Humans discovered fire, and are the only species that can create it to use it for their needs. humans were able to change their perception of the world and by creating a new technological world to feel safe, they no longer needed to think about their survival against wild beasts, unless they could not have their technology at their disposal, something which would make humans vulnerable. Animals know what love and sacrifice are because they are universal feelings common to humans. but to show you an example, if certain animals like a pair of cranes are faithful, they do not know the concept of marriage.

humans passed through the box of wild life, not that they did not initially have a notion of aesthetic pleasure, but that these notions were initially linked to their survival.

a kitten can be cute, but often another cat
come to kill them. (I don't think it's useful to explain this thing in detail).

so we humans just have a different vision of the world by trying to put words to everything, but for an animal, "cute" begins above all with an emotional attachment that they feel but cannot explain like humans. an object can be cute for a human, because it has the aesthetic parameters to be cute.

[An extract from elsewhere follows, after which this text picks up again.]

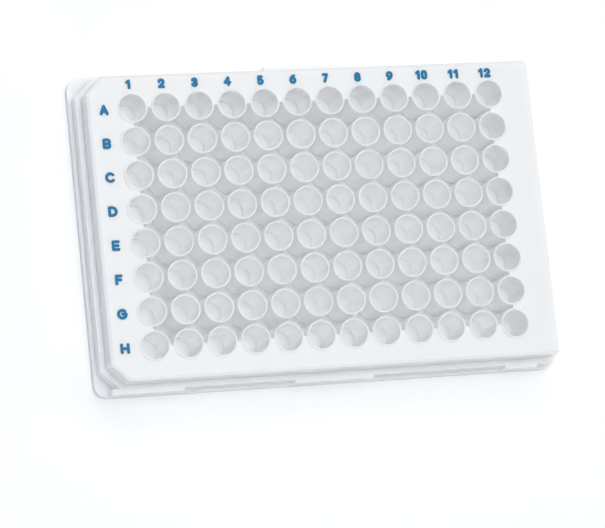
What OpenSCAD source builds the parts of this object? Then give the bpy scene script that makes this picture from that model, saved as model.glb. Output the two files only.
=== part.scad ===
// Ninety-six-well plate, one white moulding: a stepped skirt, a deck with a bevelled edge, and
// eight rows of twelve round wells, each in a tube of its own that rises from a common floor
// plate in a recess of the deck.
// X runs along the rows, Y from row H to row A, and Z up from the middle of the foot.

/* [Wells] */
// Wells along X
cols = 12; // [2:1:14]
// Wells along Y
rows = 8; // [2:1:10]
// Distance between neighbouring wells
pitch = 9; // [8.8:0.1:11]
// Inner diameter of a well at its rim
well_d = 7.05; // [5.8:0.05:7.4]
// How much narrower a well is at its floor
well_taper = 0.65; // [0.2:0.05:1]
// Height of the wells' floors above what the plate stands on
floor_z = 3.35; // [2.75:0.05:4.1]
// Leg of the bevel between a well's wall and its floor
floor_bevel = 0.3; // [0.1:0.05:0.6]
// Thickness of the floor plate under the wells
floor_t = 1.2; // [0.8:0.05:1.5]

/* [Tubes] */
// Thickness of a tube's wall at its rim
tube_wall = 0.53; // [0.4:0.01:0.65]
// How much a tube's outer diameter grows from its rim to the floor plate
tube_draft = 0.2; // [0:0.02:0.4]
// Leg of the bevels on both edges of a rim
rim_bevel = 0.1; // [0.05:0.01:0.15]
// Height of the rims above the deck
rim_h = 0.4; // [0.2:0.05:0.6]
// Thickness of the wall round the recess
recess_wall = 1.2; // [0.8:0.05:1.6]

/* [Deck] */
// Overall height, at the rims
plate_h = 14.35; // [11.8:0.05:17.5]
// Thickness of the deck
deck_t = 1.5; // [1:0.05:2]
// Width of the bevel round the deck
edge_w = 0.8; // [0.4:0.05:1.2]
// Drop of the bevel round the deck
edge_h = 0.35; // [0.1:0.05:0.6]
// Leg of the deck's cut corners, beside column 1
deck_cut = 4.45; // [3:0.05:6]

/* [Skirt] */
// From the foot's end to the middle of the first column
end_margin = 14.38; // [12:0.01:17.5]
// From the foot's side to the middle of the first row
side_margin = 11.24; // [10:0.01:13.6]
// Radius of the foot's corners
foot_r = 3.65; // [3:0.05:4.8]
// Height of the foot
foot_h = 2.4; // [2:0.05:3]
// Width of the step above the foot
foot_step = 0.95; // [0.7:0.05:1.2]
// Height of the shelf that a lid rests on
shelf_z = 7.2; // [5.9:0.1:8.8]
// Width of the lid shelf
shelf_w = 1.5; // [1.2:0.05:1.8]
// Thickness of the skirt's walls
wall = 1.3; // [1:0.05:1.6]

/* [Grip blocks] */
// Length of the block in the middle of each long side
mid_block_l = 21.6; // [16:0.1:30]
// Length of the front block that starts at the foot's corner beside column 1
corner_block_l = 19.2; // [10:0.1:28]
// Length of the front block near the foot's other corner
end_block_l = 9; // [5:0.1:15]
// From that end of the foot to the block
end_block_gap = 6.9; // [5.2:0.1:9]

/* [Hidden] */
$fn = 96;

grid_l = (cols - 1) * pitch;
grid_w = (rows - 1) * pitch;
foot_l = grid_l + 2 * end_margin;
foot_w = grid_w + 2 * side_margin;
deck_z = plate_h - rim_h;
under_z = floor_z - floor_t;
floor_d = well_d - well_taper;
tube_d = well_d + 2 * tube_wall;
// How far cuts reach past what they cut.
over = 1;

// The lower wall and the deck are the foot's outline, drawn in by these amounts.
lower_in = foot_step;
deck_in = foot_step + shelf_w;

// All three outlines' corners have the same centres.
function corner_r(inset) = max(foot_r - inset, 0.3);

// Legs of an outline's cut corners: a cut and the sides it joins keep their distances.
function cut_leg(inset) = deck_cut + (2 - sqrt(2)) * (deck_in - inset);

// The foot's outline drawn in by a given amount, with or without its cut corners.
module outline(inset, cut) {
    l = foot_l - 2 * inset;
    w = foot_w - 2 * inset;
    r = corner_r(inset);
    difference() {
        union() {
            square([l - 2 * r, w], center = true);
            square([l, w - 2 * r], center = true);
            for (x = [-1, 1], y = [-1, 1])
                translate([x * (l / 2 - r), y * (w / 2 - r)]) circle(r);
        }
        if (cut)
            for (y = [-1, 1])
                translate([-l / 2, y * w / 2])
                    rotate(45) square(cut_leg(inset) * sqrt(2), center = true);
    }
}

module tier(z0, z1, inset, cut = true) {
    translate([0, 0, z0]) linear_extrude(z1 - z0) outline(inset, cut);
}

// What the bevel removes along a side of the deck that lies this far from the middle.
module side_bevel(angle, reach) {
    rotate(angle) translate([reach, 0, deck_z]) rotate([90, 0, 0])
        linear_extrude(foot_l + foot_w, center = true)
            polygon([[0, -edge_h], [-edge_w, 0], [-edge_w, over], [over, over], [over, -edge_h]]);
}

module deck_bevels() {
    half_l = foot_l / 2 - deck_in;
    half_w = foot_w / 2 - deck_in;
    for (angle = [0, 180]) side_bevel(angle, half_l);
    for (angle = [90, 270]) side_bevel(angle, half_w);
    for (angle = [135, 225]) side_bevel(angle, (half_l + half_w - cut_leg(deck_in)) / sqrt(2));
}

// A block of the given length that stands flush with the foot's front from x on, so that a gripper
// finds one plane there.
module grip_block(x, l) {
    translate([x, -foot_w / 2, 0]) cube([l, foot_step + wall / 2, shelf_z]);
}

module grip_blocks() {
    for (angle = [0, 180])
        rotate(angle) grip_block(-mid_block_l / 2, mid_block_l);
    grip_block(foot_r - foot_l / 2, corner_block_l);
    grip_block(foot_l / 2 - end_block_gap - end_block_l, end_block_l);
}

module skirt() {
    tier(0, foot_h, 0, cut = false);
    tier(0, shelf_z, lower_in);
    difference() {
        tier(0, deck_z, deck_in);
        deck_bevels();
    }
    grip_blocks();
}

// The hollow follows the skirt's steps, one wall further in and one wall lower.
module hollow() {
    tier(-over, foot_h - wall, wall, cut = false);
    tier(-over, shelf_z - wall, lower_in + wall);
    tier(-over, deck_z - deck_t, deck_in + wall);
}

// A block centred on the grid of wells, standing a given amount out from the outer wells' middles.
module grid_block(out, z0, z1) {
    l = grid_l + 2 * out;
    w = grid_w + 2 * out;
    translate([-l / 2, -w / 2, z0]) cube([l, w, z1 - z0]);
}

module at_wells() {
    for (i = [0 : cols - 1], j = [0 : rows - 1])
        translate([i * pitch - grid_l / 2, grid_w / 2 - j * pitch, 0]) children();
}

module tube() {
    rotate_extrude()
        polygon([
            [0, under_z],
            [(tube_d + tube_draft) / 2, under_z],
            [(tube_d + tube_draft) / 2, floor_z],
            [tube_d / 2, plate_h - rim_bevel],
            [tube_d / 2 - rim_bevel, plate_h],
            [0, plate_h]
        ]);
}

module well() {
    rotate_extrude()
        polygon([
            [0, floor_z],
            [floor_d / 2 - floor_bevel, floor_z],
            [floor_d / 2, floor_z + floor_bevel],
            [well_d / 2, plate_h - rim_bevel],
            [well_d / 2 + rim_bevel, plate_h],
            [well_d / 2 + rim_bevel, plate_h + over],
            [0, plate_h + over]
        ]);
}

// The shell with the recess in its deck, whose bottom is the floor plate.
module body() {
    difference() {
        union() {
            difference() {
                skirt();
                hollow();
            }
            grid_block(recess_wall, under_z, deck_z - deck_t / 2);
        }
        grid_block(0, floor_z, deck_z + over);
    }
}

module plate() {
    color("white")
        difference() {
            union() {
                body();
                at_wells() tube();
            }
            at_wells() well();
        }
}

plate();
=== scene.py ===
"""The looks of a ninety-six-well plate: satin white moulding, printed well addresses, a pale table
and soft light."""
import math

import bmesh
import bpy
from mathutils import Matrix, Vector
from mathutils.geometry import delaunay_2d_cdt


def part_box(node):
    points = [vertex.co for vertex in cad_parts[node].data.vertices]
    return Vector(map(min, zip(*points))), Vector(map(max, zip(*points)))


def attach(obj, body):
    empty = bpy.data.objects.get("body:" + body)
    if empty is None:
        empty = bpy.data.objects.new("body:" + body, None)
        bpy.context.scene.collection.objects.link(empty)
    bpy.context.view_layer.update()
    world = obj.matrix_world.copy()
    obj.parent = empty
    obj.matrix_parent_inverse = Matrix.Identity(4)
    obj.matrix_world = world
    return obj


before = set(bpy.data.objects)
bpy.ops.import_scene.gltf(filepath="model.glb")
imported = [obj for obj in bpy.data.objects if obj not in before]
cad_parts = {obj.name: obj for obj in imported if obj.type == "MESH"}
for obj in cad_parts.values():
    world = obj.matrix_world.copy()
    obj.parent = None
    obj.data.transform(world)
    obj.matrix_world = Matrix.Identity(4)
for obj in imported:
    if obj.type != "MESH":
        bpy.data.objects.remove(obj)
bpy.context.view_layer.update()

MM = 0.001
scene = bpy.context.scene


# ---------------------------------------------------------------- camera

# The camera looks down on the plate from its front left, over the corner beside well H1.
CAMERA_RIGHT = Vector((0.95687, -0.10257, 0.27181))
CAMERA_UP = Vector((0.05346, 0.98179, 0.18227))
CAMERA_BACK = Vector((-0.28555, -0.15988, 0.94493))
CAMERA_AT = Vector((-0.24310, -0.14430, 0.79320))
FRAME_WIDTH = 605
LENS = 186.8
SENSOR_WIDTH = 36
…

the opposite of robots, which do not have to seek to survive but only to obey or rather to react according to parameters made and created by humans, such as algorithms.
@OctoPinky said in #16:
> Except they do. As an example, look at some birds' nests, it is very difficult to claim these are not art.

but this is art for the human eye. the goal of the bird is to create a solid, spacious and also "beautiful" nest, beautiful in the sense of more impressive than that of the neighbors, or just to say : this is my nest, my territory, because birds build their nests before the mating season
@CSKA_Moscou said in #19:
> the goal of the bird is to create a solid, spacious and also "beautiful" nest, beautiful in the sense of more impressive than that of the neighbors

Even if it was true ("if", as we can't read animal mind), it doesn't invalidate that it is art just like lots of human paintings or architectural works, unless picking a definition excluding non-human animals activities.

I agree that a purely useful structure, like honeycombs or spider webs, is not "art" even if it looks beautiful in our eyes. But when we are witnessing a very likely conscious search of beauty (in whatever sense), I can think of no valid reason for excluding it from "art".